The GCSE, with time, has become a landmark for students seeking excellence through higher studies in the UK. Nevertheless, GCSE exams are a way to ensure that students are skilled and hold the ample amount of knowledge required to attend college for higher studies. We at PiAcademy have tried to provide the requisite criteria of knowledge set out by GCSE for Physics in the form of GCSE Physics syllabus.

Introduction

Science holds the keys to a wide range of ideas, from the development of the universe to the inventions of new technologies. Science, thus, has an important place in education and moreover in higher education in the UK. GCSE exams are supposed to nurture the scientific temper in students seeking different branches of science as their area of interest in higher studies.

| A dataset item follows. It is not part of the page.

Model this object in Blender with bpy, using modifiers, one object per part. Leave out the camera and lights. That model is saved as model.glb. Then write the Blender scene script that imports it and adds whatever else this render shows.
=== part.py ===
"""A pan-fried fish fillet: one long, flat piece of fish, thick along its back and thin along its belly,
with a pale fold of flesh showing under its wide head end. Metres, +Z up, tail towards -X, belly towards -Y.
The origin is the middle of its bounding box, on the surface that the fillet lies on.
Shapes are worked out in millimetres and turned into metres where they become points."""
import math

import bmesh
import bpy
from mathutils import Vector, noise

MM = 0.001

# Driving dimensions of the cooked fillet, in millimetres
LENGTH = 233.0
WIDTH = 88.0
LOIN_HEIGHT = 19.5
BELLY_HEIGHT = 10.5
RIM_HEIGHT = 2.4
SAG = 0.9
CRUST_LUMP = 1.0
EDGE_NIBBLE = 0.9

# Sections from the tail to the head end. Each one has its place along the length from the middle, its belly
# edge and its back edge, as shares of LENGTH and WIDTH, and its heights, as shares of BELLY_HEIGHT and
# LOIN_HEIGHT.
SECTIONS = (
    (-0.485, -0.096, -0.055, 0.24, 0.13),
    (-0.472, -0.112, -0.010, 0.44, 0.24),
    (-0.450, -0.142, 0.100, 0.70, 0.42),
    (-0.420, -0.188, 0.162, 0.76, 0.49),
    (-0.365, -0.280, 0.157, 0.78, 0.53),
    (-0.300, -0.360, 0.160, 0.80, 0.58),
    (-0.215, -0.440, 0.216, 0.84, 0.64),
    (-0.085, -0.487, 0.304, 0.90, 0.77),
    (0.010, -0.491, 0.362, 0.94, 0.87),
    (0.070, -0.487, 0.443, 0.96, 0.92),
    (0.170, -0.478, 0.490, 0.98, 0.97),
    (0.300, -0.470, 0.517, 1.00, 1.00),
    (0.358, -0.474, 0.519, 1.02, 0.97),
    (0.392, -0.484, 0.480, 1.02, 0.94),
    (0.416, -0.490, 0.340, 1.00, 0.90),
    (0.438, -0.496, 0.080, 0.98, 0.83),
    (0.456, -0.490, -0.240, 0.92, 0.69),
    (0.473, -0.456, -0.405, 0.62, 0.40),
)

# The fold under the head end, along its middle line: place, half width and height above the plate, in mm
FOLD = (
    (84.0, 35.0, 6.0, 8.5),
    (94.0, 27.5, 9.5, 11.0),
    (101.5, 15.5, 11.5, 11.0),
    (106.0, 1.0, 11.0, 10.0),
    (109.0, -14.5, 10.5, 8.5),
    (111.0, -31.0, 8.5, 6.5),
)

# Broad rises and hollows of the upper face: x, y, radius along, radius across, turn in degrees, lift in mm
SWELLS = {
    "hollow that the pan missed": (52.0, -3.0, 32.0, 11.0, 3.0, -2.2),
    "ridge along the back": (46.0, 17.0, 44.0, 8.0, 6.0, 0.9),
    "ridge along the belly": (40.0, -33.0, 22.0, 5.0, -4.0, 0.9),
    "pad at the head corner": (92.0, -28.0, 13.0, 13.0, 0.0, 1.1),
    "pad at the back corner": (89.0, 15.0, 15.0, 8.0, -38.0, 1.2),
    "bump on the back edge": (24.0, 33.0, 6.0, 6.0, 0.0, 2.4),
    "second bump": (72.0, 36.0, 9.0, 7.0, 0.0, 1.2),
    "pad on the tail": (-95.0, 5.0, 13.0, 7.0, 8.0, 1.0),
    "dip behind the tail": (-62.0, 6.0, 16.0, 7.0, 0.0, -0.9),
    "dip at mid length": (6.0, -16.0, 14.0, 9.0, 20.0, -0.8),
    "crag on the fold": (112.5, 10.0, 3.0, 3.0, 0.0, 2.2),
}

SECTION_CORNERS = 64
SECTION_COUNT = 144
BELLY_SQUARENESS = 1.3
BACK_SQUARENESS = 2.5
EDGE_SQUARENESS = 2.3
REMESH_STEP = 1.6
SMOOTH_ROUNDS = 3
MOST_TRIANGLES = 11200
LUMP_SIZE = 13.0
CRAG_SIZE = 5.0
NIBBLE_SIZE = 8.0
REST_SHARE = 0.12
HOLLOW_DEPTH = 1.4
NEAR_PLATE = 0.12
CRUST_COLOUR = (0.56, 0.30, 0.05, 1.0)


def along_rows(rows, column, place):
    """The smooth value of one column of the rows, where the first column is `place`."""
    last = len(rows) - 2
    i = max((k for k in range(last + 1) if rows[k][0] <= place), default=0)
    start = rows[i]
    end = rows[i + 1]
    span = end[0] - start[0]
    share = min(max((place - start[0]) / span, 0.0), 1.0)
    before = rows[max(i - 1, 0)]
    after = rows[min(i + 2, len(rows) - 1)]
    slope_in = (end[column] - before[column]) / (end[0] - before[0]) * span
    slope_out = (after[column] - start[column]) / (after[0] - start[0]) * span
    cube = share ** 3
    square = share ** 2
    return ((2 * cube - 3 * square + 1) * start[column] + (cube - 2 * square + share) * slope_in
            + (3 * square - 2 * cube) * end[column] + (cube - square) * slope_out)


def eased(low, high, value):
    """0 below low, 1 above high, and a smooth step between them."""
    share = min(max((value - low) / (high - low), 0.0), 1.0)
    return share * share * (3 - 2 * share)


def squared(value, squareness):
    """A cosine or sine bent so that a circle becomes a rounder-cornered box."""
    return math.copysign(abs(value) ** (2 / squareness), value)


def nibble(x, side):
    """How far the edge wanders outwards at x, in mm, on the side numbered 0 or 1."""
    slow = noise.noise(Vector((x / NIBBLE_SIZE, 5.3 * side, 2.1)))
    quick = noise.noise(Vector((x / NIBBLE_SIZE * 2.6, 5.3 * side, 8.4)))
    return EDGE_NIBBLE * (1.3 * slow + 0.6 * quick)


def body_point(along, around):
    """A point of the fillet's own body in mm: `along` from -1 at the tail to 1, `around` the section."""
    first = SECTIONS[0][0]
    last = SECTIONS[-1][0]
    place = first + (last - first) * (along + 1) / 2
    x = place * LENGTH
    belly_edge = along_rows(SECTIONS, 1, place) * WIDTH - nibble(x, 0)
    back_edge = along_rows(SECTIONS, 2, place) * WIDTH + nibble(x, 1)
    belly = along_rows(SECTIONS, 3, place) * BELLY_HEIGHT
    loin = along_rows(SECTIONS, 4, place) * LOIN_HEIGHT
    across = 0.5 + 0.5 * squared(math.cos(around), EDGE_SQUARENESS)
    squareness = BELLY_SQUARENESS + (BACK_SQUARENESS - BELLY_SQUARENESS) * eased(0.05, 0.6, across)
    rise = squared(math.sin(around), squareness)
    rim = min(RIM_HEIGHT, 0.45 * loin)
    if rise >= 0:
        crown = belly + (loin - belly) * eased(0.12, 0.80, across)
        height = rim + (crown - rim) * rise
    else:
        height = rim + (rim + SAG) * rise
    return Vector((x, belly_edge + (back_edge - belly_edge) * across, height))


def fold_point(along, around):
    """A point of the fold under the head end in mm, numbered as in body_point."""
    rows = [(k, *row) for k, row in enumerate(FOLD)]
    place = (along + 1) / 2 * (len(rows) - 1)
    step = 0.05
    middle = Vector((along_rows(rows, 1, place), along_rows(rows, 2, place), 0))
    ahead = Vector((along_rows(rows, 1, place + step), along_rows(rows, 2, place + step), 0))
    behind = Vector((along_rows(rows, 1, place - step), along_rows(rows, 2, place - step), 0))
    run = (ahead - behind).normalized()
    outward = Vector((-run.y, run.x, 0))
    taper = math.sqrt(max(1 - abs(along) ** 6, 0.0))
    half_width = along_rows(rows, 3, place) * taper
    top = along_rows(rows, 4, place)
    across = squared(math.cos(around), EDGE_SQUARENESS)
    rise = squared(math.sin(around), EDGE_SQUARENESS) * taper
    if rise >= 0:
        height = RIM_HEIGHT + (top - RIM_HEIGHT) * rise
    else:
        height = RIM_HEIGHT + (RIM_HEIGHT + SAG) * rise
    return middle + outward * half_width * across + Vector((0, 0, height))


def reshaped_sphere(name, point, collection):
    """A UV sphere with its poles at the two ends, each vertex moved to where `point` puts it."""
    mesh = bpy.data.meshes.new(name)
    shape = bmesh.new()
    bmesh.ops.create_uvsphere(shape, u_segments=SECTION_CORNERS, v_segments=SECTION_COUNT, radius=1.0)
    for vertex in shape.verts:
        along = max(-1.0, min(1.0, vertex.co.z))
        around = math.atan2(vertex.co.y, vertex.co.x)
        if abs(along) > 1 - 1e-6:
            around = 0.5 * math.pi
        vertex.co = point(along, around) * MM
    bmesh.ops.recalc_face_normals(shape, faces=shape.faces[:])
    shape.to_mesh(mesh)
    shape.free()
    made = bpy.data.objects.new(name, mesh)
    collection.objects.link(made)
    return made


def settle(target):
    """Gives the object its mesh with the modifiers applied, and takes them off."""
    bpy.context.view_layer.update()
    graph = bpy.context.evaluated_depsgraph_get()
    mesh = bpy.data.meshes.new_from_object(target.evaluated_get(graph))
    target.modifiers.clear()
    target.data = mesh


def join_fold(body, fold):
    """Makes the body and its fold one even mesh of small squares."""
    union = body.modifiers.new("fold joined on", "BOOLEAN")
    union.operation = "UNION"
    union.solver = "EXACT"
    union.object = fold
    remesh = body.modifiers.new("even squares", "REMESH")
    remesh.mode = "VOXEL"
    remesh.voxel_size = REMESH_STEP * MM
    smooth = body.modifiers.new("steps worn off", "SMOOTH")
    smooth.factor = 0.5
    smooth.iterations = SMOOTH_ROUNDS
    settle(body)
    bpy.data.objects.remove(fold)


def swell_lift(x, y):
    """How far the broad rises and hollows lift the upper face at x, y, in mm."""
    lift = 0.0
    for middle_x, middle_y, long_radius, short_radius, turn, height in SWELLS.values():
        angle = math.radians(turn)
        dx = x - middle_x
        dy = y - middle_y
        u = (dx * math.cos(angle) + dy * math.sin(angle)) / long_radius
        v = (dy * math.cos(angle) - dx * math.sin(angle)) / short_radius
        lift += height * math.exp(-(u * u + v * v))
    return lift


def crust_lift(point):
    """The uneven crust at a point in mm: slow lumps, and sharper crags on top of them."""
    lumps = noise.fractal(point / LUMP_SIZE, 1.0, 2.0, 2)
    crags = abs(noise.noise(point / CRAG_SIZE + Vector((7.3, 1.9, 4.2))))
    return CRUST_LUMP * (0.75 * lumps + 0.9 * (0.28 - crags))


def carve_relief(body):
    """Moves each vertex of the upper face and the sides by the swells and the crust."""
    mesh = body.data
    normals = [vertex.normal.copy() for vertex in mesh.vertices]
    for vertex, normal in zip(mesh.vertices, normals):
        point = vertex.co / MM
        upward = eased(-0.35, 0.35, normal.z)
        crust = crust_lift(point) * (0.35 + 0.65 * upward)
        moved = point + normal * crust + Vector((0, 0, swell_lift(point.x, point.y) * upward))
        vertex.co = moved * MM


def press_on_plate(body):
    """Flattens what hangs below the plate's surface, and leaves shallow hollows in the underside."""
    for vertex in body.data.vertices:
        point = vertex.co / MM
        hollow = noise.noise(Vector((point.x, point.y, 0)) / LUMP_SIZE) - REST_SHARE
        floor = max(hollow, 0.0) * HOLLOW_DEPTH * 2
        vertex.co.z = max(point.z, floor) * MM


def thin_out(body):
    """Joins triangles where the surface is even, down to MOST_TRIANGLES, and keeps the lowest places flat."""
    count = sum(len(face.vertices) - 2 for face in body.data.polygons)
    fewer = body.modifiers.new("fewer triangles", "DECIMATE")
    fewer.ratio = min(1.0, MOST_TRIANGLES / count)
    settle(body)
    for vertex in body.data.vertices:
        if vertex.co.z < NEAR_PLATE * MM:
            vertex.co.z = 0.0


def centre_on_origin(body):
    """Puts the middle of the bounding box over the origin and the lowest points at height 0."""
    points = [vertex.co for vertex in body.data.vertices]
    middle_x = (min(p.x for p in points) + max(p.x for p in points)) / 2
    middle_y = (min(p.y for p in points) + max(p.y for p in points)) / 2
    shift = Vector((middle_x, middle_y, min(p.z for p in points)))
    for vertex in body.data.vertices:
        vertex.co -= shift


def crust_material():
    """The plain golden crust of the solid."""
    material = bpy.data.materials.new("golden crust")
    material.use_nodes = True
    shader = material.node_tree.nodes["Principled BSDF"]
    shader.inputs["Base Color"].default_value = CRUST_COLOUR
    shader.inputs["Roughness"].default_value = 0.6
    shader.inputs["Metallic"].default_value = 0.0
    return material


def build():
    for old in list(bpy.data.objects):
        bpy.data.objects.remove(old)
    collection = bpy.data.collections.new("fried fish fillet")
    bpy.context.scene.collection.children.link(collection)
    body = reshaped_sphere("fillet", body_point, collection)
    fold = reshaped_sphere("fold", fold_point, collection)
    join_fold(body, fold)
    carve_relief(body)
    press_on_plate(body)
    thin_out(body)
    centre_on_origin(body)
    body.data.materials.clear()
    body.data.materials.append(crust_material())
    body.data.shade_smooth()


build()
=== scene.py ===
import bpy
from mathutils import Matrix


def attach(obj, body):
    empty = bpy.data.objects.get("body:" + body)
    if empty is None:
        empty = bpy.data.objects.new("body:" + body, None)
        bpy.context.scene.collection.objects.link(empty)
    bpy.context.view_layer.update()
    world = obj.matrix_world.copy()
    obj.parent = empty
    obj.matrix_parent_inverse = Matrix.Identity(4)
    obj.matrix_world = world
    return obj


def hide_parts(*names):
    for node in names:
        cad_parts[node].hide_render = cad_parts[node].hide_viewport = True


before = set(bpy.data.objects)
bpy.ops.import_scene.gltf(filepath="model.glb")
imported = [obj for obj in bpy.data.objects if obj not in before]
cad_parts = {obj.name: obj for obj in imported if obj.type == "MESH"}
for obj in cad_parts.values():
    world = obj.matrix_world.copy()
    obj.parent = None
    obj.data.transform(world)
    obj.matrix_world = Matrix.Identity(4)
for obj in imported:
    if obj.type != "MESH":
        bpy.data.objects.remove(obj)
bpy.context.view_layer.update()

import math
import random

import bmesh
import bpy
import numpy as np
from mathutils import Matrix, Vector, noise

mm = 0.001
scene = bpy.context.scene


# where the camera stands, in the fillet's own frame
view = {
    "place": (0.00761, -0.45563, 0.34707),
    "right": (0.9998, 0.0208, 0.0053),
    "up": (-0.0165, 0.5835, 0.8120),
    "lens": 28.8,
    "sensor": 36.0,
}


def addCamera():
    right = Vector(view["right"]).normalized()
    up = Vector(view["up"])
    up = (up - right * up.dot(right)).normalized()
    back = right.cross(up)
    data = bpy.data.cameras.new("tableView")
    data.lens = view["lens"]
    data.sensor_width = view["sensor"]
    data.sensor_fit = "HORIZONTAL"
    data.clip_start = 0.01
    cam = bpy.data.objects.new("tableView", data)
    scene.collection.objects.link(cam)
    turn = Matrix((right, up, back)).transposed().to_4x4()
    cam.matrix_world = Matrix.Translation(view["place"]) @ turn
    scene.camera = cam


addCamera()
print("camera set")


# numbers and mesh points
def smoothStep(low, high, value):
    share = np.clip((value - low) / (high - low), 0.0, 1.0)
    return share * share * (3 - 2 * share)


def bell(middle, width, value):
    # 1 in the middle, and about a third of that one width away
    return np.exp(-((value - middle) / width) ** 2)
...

Here we are discussing the criteria of skill and knowledge described by GCSE for the Physics exam.

About

The GCSE Physics exam is split into 2 papers each for the foundation tier as well as the higher tier of the exam. GCSE physics syllabus is spread over the following topics:

  • Energy 
  • Forces  
  • Forces and motion  
  • Waves in matter Light and electromagnetic waves  
  • Electricity  
  • Magnetism and electromagnetism 
  • Particle model of matter  
  • Atomic structure  
  • Space physics 

Parents are advised to let the pupils get familiarised with the syllabus well before the preparation starts in the full swing.

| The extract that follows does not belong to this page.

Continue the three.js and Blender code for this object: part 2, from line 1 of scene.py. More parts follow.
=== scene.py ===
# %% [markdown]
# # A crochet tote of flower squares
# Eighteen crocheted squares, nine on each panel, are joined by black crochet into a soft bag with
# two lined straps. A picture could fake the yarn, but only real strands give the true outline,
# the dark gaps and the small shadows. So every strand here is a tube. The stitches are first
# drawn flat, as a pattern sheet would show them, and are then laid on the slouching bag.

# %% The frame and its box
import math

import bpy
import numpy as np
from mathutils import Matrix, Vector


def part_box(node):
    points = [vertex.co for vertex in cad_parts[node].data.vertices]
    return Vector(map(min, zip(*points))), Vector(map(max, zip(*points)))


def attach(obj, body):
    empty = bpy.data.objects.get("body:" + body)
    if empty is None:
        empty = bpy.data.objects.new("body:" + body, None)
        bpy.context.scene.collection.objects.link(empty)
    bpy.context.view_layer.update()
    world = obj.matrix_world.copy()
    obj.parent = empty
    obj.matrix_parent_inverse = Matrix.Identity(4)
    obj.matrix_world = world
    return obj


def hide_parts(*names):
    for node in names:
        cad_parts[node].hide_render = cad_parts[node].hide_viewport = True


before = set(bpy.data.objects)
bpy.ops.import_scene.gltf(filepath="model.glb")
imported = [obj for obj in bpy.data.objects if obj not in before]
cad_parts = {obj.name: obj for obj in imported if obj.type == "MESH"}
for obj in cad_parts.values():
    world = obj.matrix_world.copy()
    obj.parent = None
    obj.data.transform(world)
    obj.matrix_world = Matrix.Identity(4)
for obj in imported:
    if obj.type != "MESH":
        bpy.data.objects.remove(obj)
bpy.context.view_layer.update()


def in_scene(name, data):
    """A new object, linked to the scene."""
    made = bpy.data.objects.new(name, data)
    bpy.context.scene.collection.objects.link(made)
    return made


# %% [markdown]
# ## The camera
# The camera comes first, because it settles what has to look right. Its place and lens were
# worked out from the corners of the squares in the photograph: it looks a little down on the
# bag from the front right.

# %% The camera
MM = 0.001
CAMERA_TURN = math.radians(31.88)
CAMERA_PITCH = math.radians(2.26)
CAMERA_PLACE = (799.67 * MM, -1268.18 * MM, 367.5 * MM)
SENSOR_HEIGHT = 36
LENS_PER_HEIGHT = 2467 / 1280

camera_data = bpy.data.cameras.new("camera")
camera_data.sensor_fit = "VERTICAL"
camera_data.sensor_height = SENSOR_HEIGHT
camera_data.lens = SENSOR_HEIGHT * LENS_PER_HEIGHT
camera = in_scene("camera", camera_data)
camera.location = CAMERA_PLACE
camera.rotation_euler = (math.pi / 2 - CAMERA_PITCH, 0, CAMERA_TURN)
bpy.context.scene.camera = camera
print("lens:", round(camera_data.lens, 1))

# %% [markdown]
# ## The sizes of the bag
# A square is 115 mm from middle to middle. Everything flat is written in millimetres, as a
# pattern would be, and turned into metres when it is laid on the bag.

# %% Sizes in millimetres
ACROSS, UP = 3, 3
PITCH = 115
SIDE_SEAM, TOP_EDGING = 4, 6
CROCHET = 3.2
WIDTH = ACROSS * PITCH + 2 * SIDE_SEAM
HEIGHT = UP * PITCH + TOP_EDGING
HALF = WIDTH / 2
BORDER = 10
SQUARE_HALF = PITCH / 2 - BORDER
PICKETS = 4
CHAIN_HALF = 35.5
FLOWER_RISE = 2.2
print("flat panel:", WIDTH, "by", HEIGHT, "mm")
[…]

GCSE Physics syllabus topics include:-

1. Energy 

Energy changes in a system, and in the ways energy is stored before and after such changes 

  • Calculate the amounts of energy associated with a moving body.
  • Describe the changes in energy by heating, by work done by forces and by work done when a current flows 
  • Explain, the definition of power as the rate at which energy is transferred • Describe all the changes involved in energy when an object is projected upwards or up a slope, a moving object hitting an obstacle, an object being accelerated by a constant force, a vehicle slowing down, bringing water to a boil in an electric kettle.
  • Describe, with examples, the relationship between the power ratings for domestic electrical appliances and the changes in stored energy when they are in use.

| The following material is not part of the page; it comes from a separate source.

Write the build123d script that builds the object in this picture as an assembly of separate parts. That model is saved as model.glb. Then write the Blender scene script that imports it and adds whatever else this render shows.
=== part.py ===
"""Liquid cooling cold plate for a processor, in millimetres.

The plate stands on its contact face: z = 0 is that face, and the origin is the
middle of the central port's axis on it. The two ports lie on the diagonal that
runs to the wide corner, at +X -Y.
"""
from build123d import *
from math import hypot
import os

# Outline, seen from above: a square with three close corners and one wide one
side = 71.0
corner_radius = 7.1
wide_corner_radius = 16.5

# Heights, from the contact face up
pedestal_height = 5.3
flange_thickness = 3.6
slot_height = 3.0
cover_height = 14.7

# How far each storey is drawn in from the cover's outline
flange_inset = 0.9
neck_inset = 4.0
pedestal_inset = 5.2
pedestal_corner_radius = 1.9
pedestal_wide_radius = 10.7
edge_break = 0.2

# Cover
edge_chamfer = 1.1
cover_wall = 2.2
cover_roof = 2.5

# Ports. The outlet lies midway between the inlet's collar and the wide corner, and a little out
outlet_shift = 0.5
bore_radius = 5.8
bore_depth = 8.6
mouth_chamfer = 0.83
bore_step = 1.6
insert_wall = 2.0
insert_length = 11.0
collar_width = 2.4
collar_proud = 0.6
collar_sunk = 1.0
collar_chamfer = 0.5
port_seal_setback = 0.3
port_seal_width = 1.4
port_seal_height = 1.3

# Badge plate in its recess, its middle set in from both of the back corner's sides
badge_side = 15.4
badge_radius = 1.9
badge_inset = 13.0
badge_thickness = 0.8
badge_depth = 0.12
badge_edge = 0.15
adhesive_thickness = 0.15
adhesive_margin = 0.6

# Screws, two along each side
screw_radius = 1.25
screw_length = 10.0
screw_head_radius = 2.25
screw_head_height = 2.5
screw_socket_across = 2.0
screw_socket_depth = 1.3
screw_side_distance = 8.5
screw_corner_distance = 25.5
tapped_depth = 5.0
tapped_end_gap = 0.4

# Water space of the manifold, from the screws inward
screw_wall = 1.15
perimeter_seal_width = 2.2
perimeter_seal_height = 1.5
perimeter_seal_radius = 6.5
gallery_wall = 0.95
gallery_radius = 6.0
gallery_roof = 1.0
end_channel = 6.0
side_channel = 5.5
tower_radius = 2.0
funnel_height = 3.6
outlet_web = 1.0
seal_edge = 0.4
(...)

Conservation, dissipation and national and global energy sources 

  • Describe that there is no net change to the total energy of a closed system.
  • Explain ways of reducing unwanted energy transfer e.g. through lubrication, thermal insulation and describe the effects, on the rate of cooling of a building, of thickness and thermal conductivity of its walls 
  • Calculate energy efficiency for any energy transfer, and describe ways to increase efficiency 
  • Describe the main energy sources available for use on Earth (including fossil fuels, nuclear fuel, biofuel, wind, hydroelectricity, the tides and the Sun), compare the ways in which they are used and distinguish between renewable and nonrenewable sources 
  • Explain patterns and trends in the use of energy resources.

2. Forces 

Forces and their interactions 

  • Recall the ways in which objects interact: by gravity, electrostatics, magnetism and describe how interactions between pairs of objects produce a force on each object; represent such forces as vectors 
  • Define weight, describe how it is measured and describe the relationship between the weight of that body and the gravitational field strength 
  • Describe examples of the forces acting on an isolated solid object or system
  • Explain, with examples, that to stretch, bend or compress an object, more than one force has to be applied 
  • Describe the difference between elastic and inelastic distortions caused by stretching forces; calculate the work done in stretching.
  • Use the relationship between work done, force, and distance moved along the line of action of the force and describe the energy transfer involved. Pressure and pressure differences in fluids 
  • Recall that the pressure in fluids causes a force normal to any surface, and use the relationship between the force, the pressure, and the area in contact.
  • Describe a simple model of the Earth’s atmosphere and of atmospheric pressure, and explain why atmospheric pressure varies with height above the surface. 
  • Explain why pressure in a liquid varies with depth and density and how this leads to an upwards force on a partially submerged object.
  • Describe examples in which forces cause rotation; define and calculate the moment of the force in such examples. • explain how levers and gears transmit the rotational effects of forces.